What we need is to set up several control plots, double fenced to stop entry by Homo sapiens, where the air, soil, and forest cover temperature and humidity are carefully.monitored for say 20 years. This study can be paralleled by studies where other plots are managed by planting trees, cleaning the dead wood, setting controlled fires, etc.

jgnfld said...

Nice bit of misdirection. Or perhaps you are unaware that one of the major reasons for the large fires of the past were precisely because lumbering practices "allowed dead wood to pile up on the forest floor". The great pine forests of the old "Great Northwest" were essentially reduced to slashings piles which burned mightily and well.

dhogaza said...

To expand on John Garland's comment, in the Pacific Northwest, at least, runaway slash burns were a very common source of forest fires until they began to be heavily controlled late in the 20th century. Fires cause by chainsaws were also common until spark arresters were developed and made mandatory by law.

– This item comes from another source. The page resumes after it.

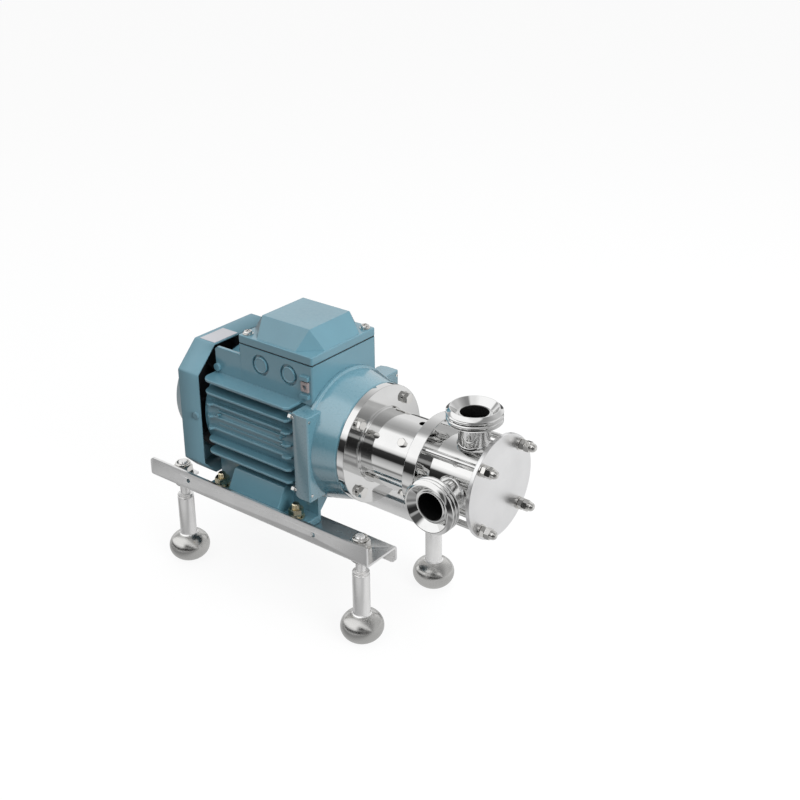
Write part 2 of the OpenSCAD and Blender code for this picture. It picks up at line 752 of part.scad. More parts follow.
module lantern_bolts() {
    color(steel) on_shaft() at_diagonals() {
        rod_x(-13.5, 9.4, 2.98, 0, lantern_pcd / 2);
        intersection() {
            hex_x(9.4, 13.6, 10, 0, lantern_pcd / 2, 15);
            translate([9.4, 0, lantern_pcd / 2]) rotate([0, 90, 0]) cylinder(h = 4.2, r1 = 7, r2 = 5.2, $fn = 48);
        }
    }
}

module lantern_washers() {
    color(steel) on_shaft() at_diagonals() translate([8, 0, lantern_pcd / 2]) rotate([0, 90, 0]) difference() {
        cylinder(h = 1.4, r = 6, $fn = 48);
        translate([0, 0, -1]) cylinder(h = 4, r = 3.2, $fn = 32);
    }
}

// Small screws that hold the pump spigot in the lantern tube
module lantern_screws() {
    color(steel) on_shaft() at_diagonals() translate([lantern_l - 17, 0, 0]) {
        translate([0, 0, 27]) cylinder(h = lantern_d / 2 - 25.5, r = 2.38, $fn = 32);
        difference() {
            translate([0, 0, lantern_d / 2 - 0.6]) cylinder(h = 3.6, r = 4.2, $fn = 6);
            rotate([0, 90, 0]) translate([0, 0, -10]) cylinder(h = 20, r = lantern_d / 2 + 0.01, $fn = 96);
        }
    }
}

// Stub shaft that sits over the motor shaft and carries the impeller
module pump_shaft() {
    e = cover_x - 2;
    color(steel) on_shaft() difference() {
        lathe_x([
            [6, shaft_d / 2 + 0.02], [6, 16], [7, 17], [44, 17], [47, 14], [50, 10], [e - 1, 10], [e, 9], [e, 0],
            [shaft_out + 1, 0], [shaft_out + 1, shaft_d / 2 + 0.02]
        ]);
        translate([5, -3, 0]) cube([36, 6, shaft_d / 2 + 2.8]);
        translate([chamber_x + 1, -12, 8]) cube([60, 24, 6]);
        translate([20, 0, -20]) cylinder(h = 14, r = 2.5, $fn = 32);
    }
}

module seal_seat() {
    color([0.25, 0.25, 0.27]) on_shaft() ring_x(60, 66, 18.97, 10.8);
}

module seal_ring() {
    color(dark) on_shaft() lathe_x([[66, 12], [66, 15], [67.5, 15], [67.5, 17], [72, 17], [72, 10.03], [67, 10.03], [67, 12]]);
}

module seal_bellows() {
    color(rubber) on_shaft() lathe_x(concat(
        [[72, 10.03], [72, 15]],
        [for (k = [0 : 4]) each [[73.2 + 2.4 * k, 17], [74.4 + 2.4 * k, 14.5]]],
        [[chamber_x - 0.5, 14.5], [chamber_x - 0.5, 10.03]]));
}

// Pump flange ring with the seal housing behind it
module pump_flange() {
    r = cover_d / 2;
    x = flange_x;
    color(steel) on_shaft() difference() {
        lathe_x([
            [x - 23, 21.5], [x - 23, 32.6], [x - 22, 33.45], [x, 33.45], [x, r - 1], [x + 1, r], [x + 12, r],
            [x + 13, r - 1], [x + 13, chamber_d / 2 - 0.05], [chamber_x, chamber_d / 2 - 0.05],
            [chamber_x, 19], [60, 19], [60, 12], [56, 12], [54, 21.5]
        ]);
        at_diagonals() rod_x(x + 2, x + 14, rod_d / 2, 0, rod_pcd / 2);
        at_diagonals() translate([x - 17, 0, 20]) cylinder(h = 20, r = 2.4, $fn = 32);
        translate([x - 13, 0, -40]) cylinder(h = 80, r = 3.5, $fn = 32);
    }
}

// Pump casing tube with both port holes and a groove for the front ring
module pump_casing() {
    color(steel) on_shaft() difference() {
        ring_x(casing_x, cover_x, casing_d / 2, chamber_d / 2);
        translate([port_x, 0, 0]) cylinder(h = 60, r = port_d / 2 + 0.02, $fn = 64);
        translate([port_x, 0, 0]) rotate([90, 0, 0]) cylinder(h = 60, r = port_d / 2 + 0.02, $fn = 64);
        ring_x(cover_x - 2, cover_x + 1, 35.9, 33.9);
        rotate([45, 0, 0]) translate([port_x, 0, 30]) cylinder(h = 10, r = 2.5, $fn = 32);
        rotate([45, 0, 0]) translate([port_x, 0, casing_d / 2 - 2.6]) cylinder(h = 4, r = 4.3, $fn = 32);
    }
}

// One port union drawn upright: tube, weld collar, round thread and cupped end
module port_union() {
    a = union_reach - 14;
    b = union_reach;
    rt = union_d / 2;
    turns = [for (z = [a + 1.2 : 0.35 : b - 3]) [rt - 1 + cos(360 * (z - a - 1.2) / thread_pitch), z]];
    color(steel) translate([port_x, 0, 0]) difference() {
        union() {
            rotate_extrude($fn = 96) polygon(concat(
                [[stem_bore / 2, 20], [port_d / 2, 20], [port_d / 2, a], [rt - 2, a]],
                turns,
                [[rt - 1.7, b - 2], [rt - 2.9, b - 0.4], [rt - 3.3, b], [rt - 4, b], [rt - 9.8, b - 6.4],
                 [port_bore / 2 + 1.8, b - 6.4], [port_bore / 2 + 1.6, b - 5.4], [port_bore / 2 + 0.4, b - 5.2],
                 [port_bore / 2, b - 5.6],
                 [port_bore / 2, stem_end], [stem_bore / 2, stem_end]]
            ));
            difference() {
                rotate_extrude($fn = 96) polygon([[port_d / 2 - 1, 28], [port_d / 2 + 2, 28], [port_d / 2 + 2, 38.6],
                    [port_d / 2 + 0.6, 40.6], [port_d / 2 - 1, 41.4]]);
                rotate([0, 90, 0]) translate([0, 0, -30]) cylinder(h = 60, r = casing_d / 2 + 0.02, $fn = 96);
            }
        }
        rotate([0, 90, 0]) translate([0, 0, -30]) cylinder(h = 60, r = chamber_d / 2, $fn = 96);
    }
}

module outlet_union() {
    on_shaft() port_union();
}

module inlet_union() {
    on_shaft() rotate([90, 0, 0]) port_union();
}

// Cam on the short arc between the ports, which bends the vanes
module cam() {
    color(steel) on_shaft() difference() {
        ring_x(chamber_x + 0.2, cover_x - 0.2, chamber_d / 2 - 0.02);
        rotate([45, 0, 0]) translate([0, 0, -9]) ring_x(chamber_x - 1, cover_x + 1, 35.5);
        for (a = [18, 72]) rotate([a, 0, 0]) translate([chamber_x - 1, a < 45 ? 0 : -80, -10]) cube([60, 80, 90]);
        translate([chamber_x - 1, -60, -60]) cube([60, 120, 60]);
        rotate([45, 0, 0]) translate([port_x, 0, 20]) cylinder(h = 20, r = 2.5, $fn = 32);
    }
}

// Sunk screw that holds the cam
module cam_screw() {
    color(steel) on_shaft() rotate([45, 0, 0]) translate([port_x, 0, 0]) difference() {
        union() {
            translate([0, 0, 28]) cylinder(h = casing_d / 2 - 29, r = 2.48, $fn = 32);
            translate([0, 0, casing_d / 2 - 2.6]) cylinder(h = 2.3, r = 4.25, $fn = 32);
        }
        translate([0, 0, casing_d / 2 - 2]) cylinder(h = 4, r = 2, $fn = 6);
    }
}

// Reach of a vane at an angle from straight up toward the inlet: short where it meets the cam
function cam_reach(a) =
    let (d = abs(a - 45))
    d > 30 ? chamber_d / 2 - 0.3 : 9 * -cos(d) + sqrt(35.5 * 35.5 - 81 * sin(d) * sin(d)) - 0.3;

// Rubber impeller: hub and vanes with round tips, bent over at the cam
module impeller() {
    a = chamber_x + 0.3;
    b = cover_x - 0.3;
    free = chamber_d / 2 - 0.3;
    tip_r = 2.4;
    color([0.12, 0.12, 0.13]) on_shaft() {
        ring_x(a, b, 20, 14.02);
        for (k = [0 : vane_count - 1]) {
            t = 9 + k * 360 / vane_count;
            lean = 3.4 * (free - cam_reach(t - 90));
            tip = min(cam_reach(t - 90), cam_reach(t - 90 + lean)) - tip_r;
            along_x(a, b) polygon([
                for (p = [[17, -8], [tip, lean - 3.2], [tip, lean + 3.2], [17, 8]])
                    [p[0] * cos(t + p[1]), p[0] * sin(t + p[1])]]);
            rod_x(a, b, tip_r, tip * cos(t + lean), tip * sin(t + lean));
        }
    }
}

module impeller_bushing() {
    color(brass) on_shaft() difference() {
        ring_x(chamber_x + 1, cover_x - 2, 14);
        difference() {
            ring_x(chamber_x, cover_x, 10.02);
            translate([chamber_x - 1, -12, 8.02]) cube([70, 24, 6]);
        }
    }
}

module front_o_ring() {
    color(rubber) on_shaft() translate([cover_x - 1, 0, 0]) rotate([0, 90, 0])
        rotate_extrude($fn = 96) translate([34.9, 0]) circle(r = 0.99, $fn = 24);
}

module front_cover() {
    r = cover_d / 2;
    color(satin) on_shaft() difference() {
        lathe_x([[cover_x, 0], [cover_x, r - 0.5], [cover_x + 0.5, r], [nut_x - 0.5, r], [nut_x, r - 0.5], [nut_x, 0]]);
        at_diagonals() rod_x(cover_x - 1, nut_x + 1, rod_d / 2 + 0.2, 0, rod_pcd / 2);
    }
}

module tie_rods() {
    color(steel) on_shaft() at_diagonals() rod_x(flange_x + 2, nut_x + 11.4, rod_d / 2 - 0.02, 0, rod_pcd / 2);
}

module cover_washers() {
    color(steel) on_shaft() at_diagonals() translate([nut_x, 0, rod_pcd / 2]) rotate([0, 90, 0]) difference() {
        cylinder(h = 1.2, r = 6, $fn = 48);
        translate([0, 0, -1]) cylinder(h = 4, r = rod_d / 2 + 0.2, $fn = 32);
    }
}

module cover_nuts() {
    color(steel) on_shaft() at_diagonals() difference() {
        hex_x(nut_x + 1.2, nut_x + 5.8, 9.6, 0, rod_pcd / 2, 10);
        rod_x(nut_x, nut_x + 8, rod_d / 2, 0, rod_pcd / 2);
    }
}

module dome_nuts() {
    color(steel) on_shaft() at_diagonals() difference() {
        union() {
            intersection() {
                hex_x(nut_x + 6, nut_x + 11.2, 9.6, 0, rod_pcd / 2, 25);
                translate([nut_x + 6, 0, rod_pcd / 2]) rotate([0, 90, 0]) cylinder(h = 5.2, r1 = 7, r2 = 5, $fn = 48);
            }
            rod_x(nut_x + 10, nut_x + 12.8, 4.2, 0, rod_pcd / 2);
            translate([nut_x + 12.8, 0, rod_pcd / 2]) sphere(r = 4.2, $fn = 40);
        }
        rod_x(nut_x + 5, nut_x + 12, rod_d / 2, 0, rod_pcd / 2);
    }
}

near_rail();
far_rail();
foot_front_near();
foot_front_far();
foot_rear_near();
foot_rear_far();
foot_studs();
foot_nuts();
foot_lock_nuts();
foot_washers();
motor_foot_bolts();
motor_foot_nuts();
motor_foot_washers();
motor_housing();
motor_feet();
front_end_shield();
rear_end_shield();
end_shield_screws();
fan_cover();
fan_cover_screws();
rating_plate();
cooling_fan();
motor_shaft();
rotor_core();
stator_core();
stator_windings();
front_bearing_outer();
front_bearing_inner();
rear_bearing_outer();
rear_bearing_inner();
box_gasket();
box_lid();
lid_screws();
cable_entry_plugs();
terminal_board();
terminal_studs();
lantern();
lantern_bolts();
lantern_washers();
lantern_screws();
pump_shaft();
shaft_key();
seal_seat();
seal_ring();
seal_bellows();
pump_flange();
pump_casing();
outlet_union();
inlet_union();
cam();
cam_screw();
impeller();
impeller_bushing();
front_o_ring();
front_cover();
tie_rods();
cover_washers();
cover_nuts();
dome_nuts();
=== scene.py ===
"""Dresses the flexible impeller pump: pump head, lantern, finned motor, rails and four adjustable feet.

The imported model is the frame. New pieces are modelled in millimetres, measured along the shaft from the
motor flange face and across it from the shaft axis. They go to their place in metres when they are done.
"""
import json
import logging
import math
from dataclasses import dataclass, field
from enum import Enum
from typing import Callable

import bmesh
import bpy
from mathutils import Matrix, Vector


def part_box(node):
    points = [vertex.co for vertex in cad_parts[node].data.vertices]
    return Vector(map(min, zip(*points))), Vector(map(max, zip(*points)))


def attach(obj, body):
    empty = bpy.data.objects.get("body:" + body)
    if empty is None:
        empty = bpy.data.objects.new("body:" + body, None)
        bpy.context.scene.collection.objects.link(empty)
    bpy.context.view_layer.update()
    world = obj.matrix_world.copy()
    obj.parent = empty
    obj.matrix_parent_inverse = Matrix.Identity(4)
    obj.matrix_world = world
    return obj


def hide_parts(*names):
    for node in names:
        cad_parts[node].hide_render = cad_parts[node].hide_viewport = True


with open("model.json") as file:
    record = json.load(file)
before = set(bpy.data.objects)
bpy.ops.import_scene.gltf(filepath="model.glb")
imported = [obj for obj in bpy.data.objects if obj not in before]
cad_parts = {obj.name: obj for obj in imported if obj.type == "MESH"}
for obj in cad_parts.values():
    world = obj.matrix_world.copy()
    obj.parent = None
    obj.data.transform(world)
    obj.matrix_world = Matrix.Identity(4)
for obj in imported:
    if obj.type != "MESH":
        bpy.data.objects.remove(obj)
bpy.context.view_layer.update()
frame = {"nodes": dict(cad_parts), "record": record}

LOG = logging.getLogger("pump")
MM = 0.001
MICRON = 0.000001
BASE_BODY = "base"
CREASE = math.radians(34)

Outline = list[tuple[float, float]]
Point = tuple[float, float, float]
Measure = Callable[[float], float]


def node_centre(node: str) -> Vector:
    """Middle of a CAD node's box.

    Args:
        node: Name of the node.

    Returns:
        The middle of its box in metres.
    """
    low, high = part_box(node)
    return (low + high) / 2


FACE_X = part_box("lantern")[0].x
SHAFT_Z = node_centre("front_cover").z
FLOOR_MM = -SHAFT_Z / MM
TO_FRAME = Matrix.Translation((FACE_X, 0.0, SHAFT_Z)) @ Matrix.Scale(MM, 4)


class Axis(Enum):
    """A main direction of the object: along the shaft, across it, or up."""

    X = (1.0, 0.0, 0.0)
    Y = (0.0, 1.0, 0.0)
    Z = (0.0, 0.0, 1.0)

    def point(self, along: float, u: float, v: float) -> Vector:
        """Point at a distance along this axis, with the two other coordinates in X, Y, Z order.

        Args:
            along: Distance along this axis.
            u: First of the other coordinates.
            v: Second of the other coordinates.

        Returns:
            The point.
        """
        if self is Axis.X:
            return Vector((along, u, v))
        if self is Axis.Y:
            return Vector((u, along, v))
        return Vector((u, v, along))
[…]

So a lot of things have changed that makes comparisons over decades difficult (not to mention the eastern/western forest differences mentioned by Eli, or for that matter pond pine vs. wet westside forests in the PNW, etc).

We do know that climate change has led to increasingly virulent and extensive outbreaks of pine bark beetle that kills trees, and we know dry, dead trees burn exceptionally well, just as a "for instance" regarding climate change and increased fire risk. There are many other changes that favor fire resulting from climate change, too.

Of course, everyone here (except perhaps Fernando) knows that the argument that there were lots of fires in the old days means that climate change can't be contributing to increased fires today is as meaningless as stating that the fact that people died before guns were invented and at times at a much higher rate (the medieval plague years in Europe, for instance) means that guns can't kill people.

Denialists won't be convinced, but I'm still glad that folks like Nick Stokes are hard at work debunking them ...

Steve Bloom said...

Thanks for both of these posts, Eli (and to Nick). Very useful.